GIVEN MATERIAL —
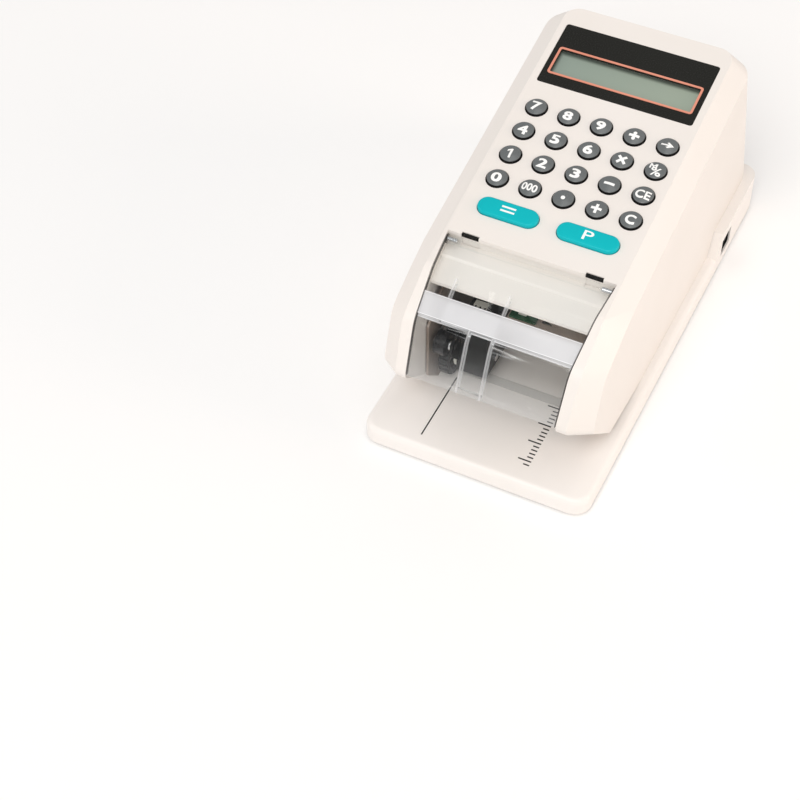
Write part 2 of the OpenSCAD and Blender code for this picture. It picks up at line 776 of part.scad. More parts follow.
module link_sockets() {
  top = deck_plate_z + deck_plate_t + 1.2;
  color("white") place() for (i = [0:1]) translate([-3 + 5.5 * i, 60.5 + 2 * i, top]) difference() {
    cube([4.2, 5.5, 4]);
    translate([0.8, 0.8, 1]) cube([2.6, 3.9, 4]);
  }
}

// Two rods, each with a collar that ends the carriage's travel
module guide_rods() {
  half = frame_x + frame_t + 0.6;
  stop_x = box_x + carriage_w + carriage_travel + slip;
  color("silver") place() for (r = [rear_rod, front_rod]) {
    bar(-half, half, r[0], r[1], rod_r);
    bar(stop_x, frame_x, r[0], r[1], rod_r + 1.5);
  }
}

// Spur gear in the plane, teeth with straight flanks that narrow towards the tip
module gear_outline(teeth, backlash) {
  pitch_r = gear_module * teeth / 2;
  half = 90 / teeth - backlash / 2 / pitch_r * 180 / PI;
  root_r = pitch_r - 1.2 * gear_module;
  tip_r = pitch_r + 0.85 * gear_module;
  circle(root_r);
  for (i = [0:teeth - 1]) rotate(i * 360 / teeth) polygon([
    for (p = [[root_r - 0.3, -1.45], [pitch_r, -1], [tip_r, -0.5],
              [tip_r, 0.5], [pitch_r, 1], [root_r - 0.3, 1.45]])
      [p[0] * cos(p[1] * half), p[0] * sin(p[1] * half)]]);
}

// Turns a plan in the xy plane into one in the side view (y, z), starting at x
module across(x, y, z, w, turn = 0) {
  translate([x, y, z]) rotate([90, 0, 90]) linear_extrude(w) rotate(turn) children();
}

module carriage_box() {
  x1 = box_x + carriage_w;
  inside = box_wall;
  color("black") place() difference() {
    union() {
      difference() {
        slab(box_x, x1, [[box_front, box_low], [box_front, box_high - box_cut],
          [box_front + box_cut, box_high], [box_back, box_high], [box_back, box_low]]);
        slab(box_x + inside, x1 - inside, [[box_front + inside, 0],
          [box_front + inside, box_high - box_cut - 0.6], [box_front + box_cut + 0.6, box_high - inside],
          [box_back - inside, box_high - inside], [box_back - inside, 0]]);
      }
      slab(box_x, box_x + inside, [[ink_y - ink_ear, ink_z - ink_ear], [ink_y - ink_ear, ink_z + ink_ear],
        [box_front + 1, box_high - box_cut + 1], [box_front + 1, box_low + box_cut]]);
      for (r = [rear_rod, front_rod]) bar(box_x, x1, r[0], r[1], rod_r + 1.6);
      bar(x1 - 4, x1, type_y, type_z, 4);
      translate([box_x + carriage_w / 2 - 4, box_back - 1, belt_z + pulley_r + belt_t + slip])
        cube([8, belt_w + 0.8, 1.8]);
    }
    for (r = [rear_rod, front_rod]) bar(box_x - 1, x1 + 1, r[0], r[1], rod_r + fit);
    bar(box_x - 1, x1 + 1, type_y, type_z, type_shaft_r + fit);
    bar(box_x - 1, box_x + 3, pinion_y, pinion_z, 1.8);
    bar(box_x - 1, box_x + 3, ink_y, ink_z, ink_pin_r);
  }
}

module carriage_socket() {
  color("white") place() translate([box_x + 2.5, 60, box_high]) cube([7, 3.6, 1.4]);
}

module type_wheel() {
  rim_r = type_r - 1;
  slug = 1.9;
  color("black") place() difference() {
    across(wheel_x, type_y, type_z, type_w) union() {
      difference() {
        circle(rim_r, $fn = 96);
        circle(rim_r - 2.4);
      }
      circle(4);
      for (i = [0:4]) rotate(i * 72 + 30) translate([3, -1.2]) square([rim_r - 4.5, 2.4]);
      for (i = [0:type_count - 1]) rotate((i + 0.5) * 360 / type_count - 90)
        translate([rim_r - 0.5, -slug / 2]) square([1.5 - 0.02, slug]);
    }
    bar(wheel_x - 1, wheel_x + type_w + 1, type_y, type_z, type_shaft_r + 0.02);
  }
}

module type_gear() {
  color("whitesmoke") place() across(gear_x, type_y, type_z, gear_w, pinion_angle) difference() {
    gear_outline(gear_teeth, 0.22);
    circle(type_shaft_r + 0.02);
  }
}

module type_shaft() {
  color("silver") place() {
    bar(wheel_x - 0.8, box_x + carriage_w + 0.8, type_y, type_z, type_shaft_r);
    bar(wheel_x + type_w, gear_x, type_y, type_z, 3.2);
  }
}

module motor_pinion() {
  place() {
    color("goldenrod") across(gear_x - 0.2, pinion_y, pinion_z, gear_w + 0.4,
      pinion_angle + 180 + 180 / pinion_teeth) gear_outline(pinion_teeth, 0.22);
    color("silver") bar(gear_x + gear_w - 0.2, box_x + 7, pinion_y, pinion_z, 1);
  }
}

module type_motor() {
  x0 = box_x + box_wall;
  color("silver") place() difference() {
    union() {
      bar(x0, x0 + 11, pinion_y, pinion_z, motor_r);
      bar(x0 + 10, x0 + 13, pinion_y, pinion_z, 3);
    }
    bar(x0 - 1, box_x + 8, pinion_y, pinion_z, 1 + fit);
  }
}

module ink_roller() {
  color("black") place() difference() {
    union() {
      bar(wheel_x - 0.4, wheel_x + type_w + 0.4, ink_y, ink_z, ink_r);
      bar(wheel_x - 1.2, wheel_x + type_w + 1.2, ink_y, ink_z, 2.8);
    }
    bar(wheel_x - 2, wheel_x + type_w + 2, ink_y, ink_z, ink_pin_r + fit);
  }
}

module ink_spindle() {
  color("silver") place() {
    bar(wheel_x - 2, box_x + box_wall, ink_y, ink_z, ink_pin_r);
    bar(wheel_x + type_w + 1.5, box_x, ink_y, ink_z, 2.6);
  }
}

// ---- belt drive

module belt_outline(r) {
  square([2 * belt_x, 2 * r], center = true);
  for (s = [-1, 1]) translate([s * belt_x, 0]) circle(r);
}

module drive_belt() {
  color("black") place() translate([0, belt_y + belt_w - 0.6, belt_z]) rotate([90, 0, 0])
    linear_extrude(belt_w - 1.2) difference() {
      belt_outline(pulley_r + fit + belt_t);
      belt_outline(pulley_r + fit);
    }
}

module pulley() {
  cylinder(r = pulley_r, h = belt_w);
  for (z = [0, belt_w - 0.5]) translate([0, 0, z]) cylinder(r = pulley_r + 0.8, h = 0.5);
}

module drive_pulley() {
  color("whitesmoke") place() translate([belt_x, belt_y + belt_w, belt_z]) rotate([90, 0, 0]) {
    pulley();
    translate([0, 0, -12]) cylinder(r = pulley_pin_r, h = 13);
  }
}

module idler_pulley() {
  color("whitesmoke") place() translate([-belt_x, belt_y + belt_w, belt_z]) rotate([90, 0, 0])
    difference() {
      pulley();
      translate([0, 0, -1]) cylinder(r = pulley_pin_r + fit, h = belt_w + 2);
    }
}

module drive_motor() {
  front = rear_plate_y + deck_plate_t;
  color("silver") place() translate([belt_x, front + drive_motor_l, belt_z]) rotate([90, 0, 0])
    difference() {
      union() {
        cylinder(r = drive_motor_r, h = drive_motor_l);
        translate([0, 0, -2]) cylinder(r = 4, h = 3);
      }
      translate([0, 0, 6]) cylinder(r = pulley_pin_r + fit, h = drive_motor_l);
    }
}

module platen_bar() {
  half = nose_half - 2;
  color("dimgray") place() {
    translate([-half, type_y - platen_w / 2, platen_z + slip])
      cube([2 * half, platen_w, bed_z - platen_z - slip]);
  }
}

// ---- switch and power inlet

module switch_frame() {
  depth = 11;
  x0 = base_w / 2 - 0.8 - depth;
  color("black") place() difference() {
    translate([x0, switch_y - switch_l / 2, switch_z - switch_h / 2]) cube([depth, switch_l, switch_h]);
    translate([x0 + 3, switch_y - switch_l / 2 + 1, switch_z - switch_h / 2 + 1])
      cube([depth, switch_l - 2, switch_h - 2]);
    translate([rocker_x, switch_y, switch_z - switch_h / 2 - 1]) cylinder(r = 1 + fit, h = switch_h + 2);
  }
}

module switch_rocker() {
  half = switch_h / 2 - 1 - slip;
  color("black") place() translate([rocker_x, switch_y, switch_z]) rotate(rocker_tilt) {
    translate([0, 0, -half]) linear_extrude(2 * half)
      polygon([[-3, -2.6], [0.5, -5.2], [4.2, -5.4], [3.4, 0], [4.2, 5.4], [0.5, 5.2], [-3, 2.6]]);
    translate([0, 0, -switch_h / 2 + 0.2]) cylinder(r = 1, h = switch_h - 0.4);
  }
}

module power_jack() {
  inner = base_l - base_wall;
  color("black") place() difference() {
    union() {
      translate([jack_x - 5, inner - 12, jack_z - 5]) cube([10, 12, 10]);
      translate([jack_x, base_l - 0.2, jack_z]) rotate([90, 0, 0]) cylinder(r = jack_r, h = base_wall + 1);
    }
    difference() {
      translate([jack_x, base_l + 1, jack_z]) rotate([90, 0, 0]) cylinder(r = 2.75, h = 10);
      translate([jack_x, base_l - 1.5, jack_z]) rotate([90, 0, 0]) cylinder(r = 1, h = 12);
    }
  }
}

base_tray();
bottom_plate();
rubber_feet();
case_screws();
housing();
window_cover();
hinge_pins();
display_panel();
display_frame();
lcd_module();
key_mat();
keypad_board();
board_screws();
main_board();
board_parts();
frame_left();
frame_right();
cross_plate();
link_board();
link_sockets();
guide_rods();
carriage_box();
carriage_socket();
type_wheel();
type_gear();
type_shaft();
type_motor();
motor_pinion();
ink_roller();
ink_spindle();
drive_belt();
drive_motor();
drive_pulley();
idler_pulley();
platen_bar();
switch_frame();
switch_rocker();
power_jack();
for (k = KEYS) round_key(column_x(k[1]), k[2] * key_pitch_y);
for (k = WIDE_KEYS) wide_key(k[1] * wide_key_x);
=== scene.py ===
# Check writer in cream ABS with a clear nose cover, on a pale floor. Metres, +Z up, front lip at -Y. The
# dictionaries below give sizes in mm, and depths run from the front edge of the base.
import math
import bpy
import bmesh
import numpy as np
from mathutils import Matrix, Vector


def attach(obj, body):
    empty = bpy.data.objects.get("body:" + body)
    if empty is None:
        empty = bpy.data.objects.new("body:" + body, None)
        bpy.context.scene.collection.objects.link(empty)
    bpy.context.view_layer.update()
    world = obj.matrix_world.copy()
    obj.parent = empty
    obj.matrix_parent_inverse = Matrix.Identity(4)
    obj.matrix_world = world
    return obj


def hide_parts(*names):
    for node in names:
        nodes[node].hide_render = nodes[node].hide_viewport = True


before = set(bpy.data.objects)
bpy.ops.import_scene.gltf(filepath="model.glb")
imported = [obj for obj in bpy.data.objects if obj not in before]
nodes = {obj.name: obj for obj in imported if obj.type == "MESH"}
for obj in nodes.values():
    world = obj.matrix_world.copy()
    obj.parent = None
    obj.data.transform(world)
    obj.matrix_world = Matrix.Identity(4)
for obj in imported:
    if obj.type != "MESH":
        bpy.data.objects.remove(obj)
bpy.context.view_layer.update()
mm = 0.001
scene = bpy.context.scene

# the places that the pieces share with the solids, and the angle from which an edge is drawn sharp
machine = dict(baseLength=257, bedHeight=11, slope=math.radians(10.4), rowY=102.5, panelHeight=103.5,
               pitchX=17.67, pitchY=16.41, columnShift=0.7, sharpEdge=math.radians(40))


def onPanel(points):
    # x, distance up the slope from the lowest key row and height over the panel, turned into world metres
    p = np.asarray(points, float)
    c, s = math.cos(machine["slope"]), math.sin(machine["slope"])
    y = machine["rowY"] + p[..., 1] * c - p[..., 2] * s - machine["baseLength"] / 2
    z = machine["panelHeight"] + p[..., 1] * s + p[..., 2] * c
    return np.stack([p[..., 0], y, z], -1) * mm


def onBase(points):
    # moves points given from the front edge to world metres
    p = np.array(points, float)
    p[..., 1] -= machine["baseLength"] / 2
    return p * mm


def toLinear(hexColour):
    # an sRGB hex colour as the linear values that the shaders take
    parts = [int(hexColour[i:i + 2], 16) / 255 for i in (1, 3, 5)]
    return tuple(c / 12.92 if c <= 0.04045 else ((c + 0.055) / 1.055) ** 2.4 for c in parts) + (1.0,)


def addNode(tree, kind, values=None, links=None, **settings):
    # one shader node with its own settings, its socket values and the sockets that feed it
    node = tree.nodes.new(kind)
    for name, value in settings.items():
        setattr(node, name, value)
    for name, value in (values or {}).items():
        node.inputs[name].default_value = value
    for name, source in (links or {}).items():
        tree.links.new(source, node.inputs[name])
    return node


def newMaterial(name):
    # an empty material, its node tree and its Object coordinates
    material = bpy.data.materials.new(name)
    material.use_nodes = True
    tree = material.node_tree
    tree.nodes.clear()
    coordinates = addNode(tree, "ShaderNodeTexCoord").outputs["Object"]
    return material, tree, coordinates


def calculate(tree, operation, first, second=0.0):
    # one sum of two values, each a socket or a number
    given = {0: first, 1: second}
    numbers = {k: v for k, v in given.items() if isinstance(v, (int, float))}
    sockets = {k: v for k, v in given.items() if k not in numbers}
    return addNode(tree, "ShaderNodeMath", numbers, sockets, operation=operation).outputs[0]


def speckle(tree, coordinates, sizeMm, detail=2.0, roughness=0.5):
    # noise whose grains are about sizeMm across
    values = {"Scale": 1000 / sizeMm, "Detail": detail, "Roughness": roughness}
    return addNode(tree, "ShaderNodeTexNoise", values, {"Vector": coordinates}).outputs["Fac"]


def spread(tree, value, low, high, fromLow=0.3, fromHigh=0.7):
    # a value between fromLow and fromHigh, carried over to the run from low to high and clamped there
    limits = {"From Min": fromLow, "From Max": fromHigh, "To Min": low, "To Max": high}
    return addNode(tree, "ShaderNodeMapRange", limits, {"Value": value}).outputs["Result"]


def blendColours(tree, factor, first, second):
    # inputs 0, 6 and 7 of a colour mix are its factor and its two colours, and output 2 is the result
    colours = {6: toLinear(first), 7: toLinear(second)}
    return addNode(tree, "ShaderNodeMix", colours, {0: factor}, data_type="RGBA").outputs[2]


def finishMaterial(material, tree, shader):
    addNode(tree, "ShaderNodeOutputMaterial", links={"Surface": shader})
    return material


plasticLook = dict(grainDetail=3.0, grainRoughness=0.6, cloudMm=60, bump=0.5)


def mouldedPlastic(name, colour, shade, grainMm, grainDepthMm, gloss, sockets=None):
    # a tooled cavity's fine grain gives the broken highlight, slow clouds keep the colour from being flat
    look = plasticLook
    material, tree, at = newMaterial(name)
    grain = speckle(tree, at, grainMm, look["grainDetail"], look["grainRoughness"])
    cloud = speckle(tree, at, look["cloudMm"])
    bump = addNode(tree, "ShaderNodeBump", {"Strength": look["bump"], "Distance": grainDepthMm * mm},
                   {"Height": grain})
    body = addNode(tree, "ShaderNodeBsdfPrincipled", sockets, {
        "Base Color": blendColours(tree, spread(tree, cloud, 0, 1), colour, shade),
        "Roughness": spread(tree, grain, gloss[0], gloss[1]),
        "Normal": bump.outputs["Normal"]})
    return finishMaterial(material, tree, body.outputs["BSDF"])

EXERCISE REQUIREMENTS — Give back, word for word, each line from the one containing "base_tray();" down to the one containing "in imported if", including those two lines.

EXERCISE ANSWER —
base_tray();
bottom_plate();
rubber_feet();
case_screws();
housing();
window_cover();
hinge_pins();
display_panel();
display_frame();
lcd_module();
key_mat();
keypad_board();
board_screws();
main_board();
board_parts();
frame_left();
frame_right();
cross_plate();
link_board();
link_sockets();
guide_rods();
carriage_box();
carriage_socket();
type_wheel();
type_gear();
type_shaft();
type_motor();
motor_pinion();
ink_roller();
ink_spindle();
drive_belt();
drive_motor();
drive_pulley();
idler_pulley();
platen_bar();
switch_frame();
switch_rocker();
power_jack();
for (k = KEYS) round_key(column_x(k[1]), k[2] * key_pitch_y);
for (k = WIDE_KEYS) wide_key(k[1] * wide_key_x);
=== scene.py ===
# Check writer in cream ABS with a clear nose cover, on a pale floor. Metres, +Z up, front lip at -Y. The
# dictionaries below give sizes in mm, and depths run from the front edge of the base.
import math
import bpy
import bmesh
import numpy as np
from mathutils import Matrix, Vector


def attach(obj, body):
    empty = bpy.data.objects.get("body:" + body)
    if empty is None:
        empty = bpy.data.objects.new("body:" + body, None)
        bpy.context.scene.collection.objects.link(empty)
    bpy.context.view_layer.update()
    world = obj.matrix_world.copy()
    obj.parent = empty
    obj.matrix_parent_inverse = Matrix.Identity(4)
    obj.matrix_world = world
    return obj


def hide_parts(*names):
    for node in names:
        nodes[node].hide_render = nodes[node].hide_viewport = True


before = set(bpy.data.objects)
bpy.ops.import_scene.gltf(filepath="model.glb")
imported = [obj for obj in bpy.data.objects if obj not in before]
nodes = {obj.name: obj for obj in imported if obj.type == "MESH"}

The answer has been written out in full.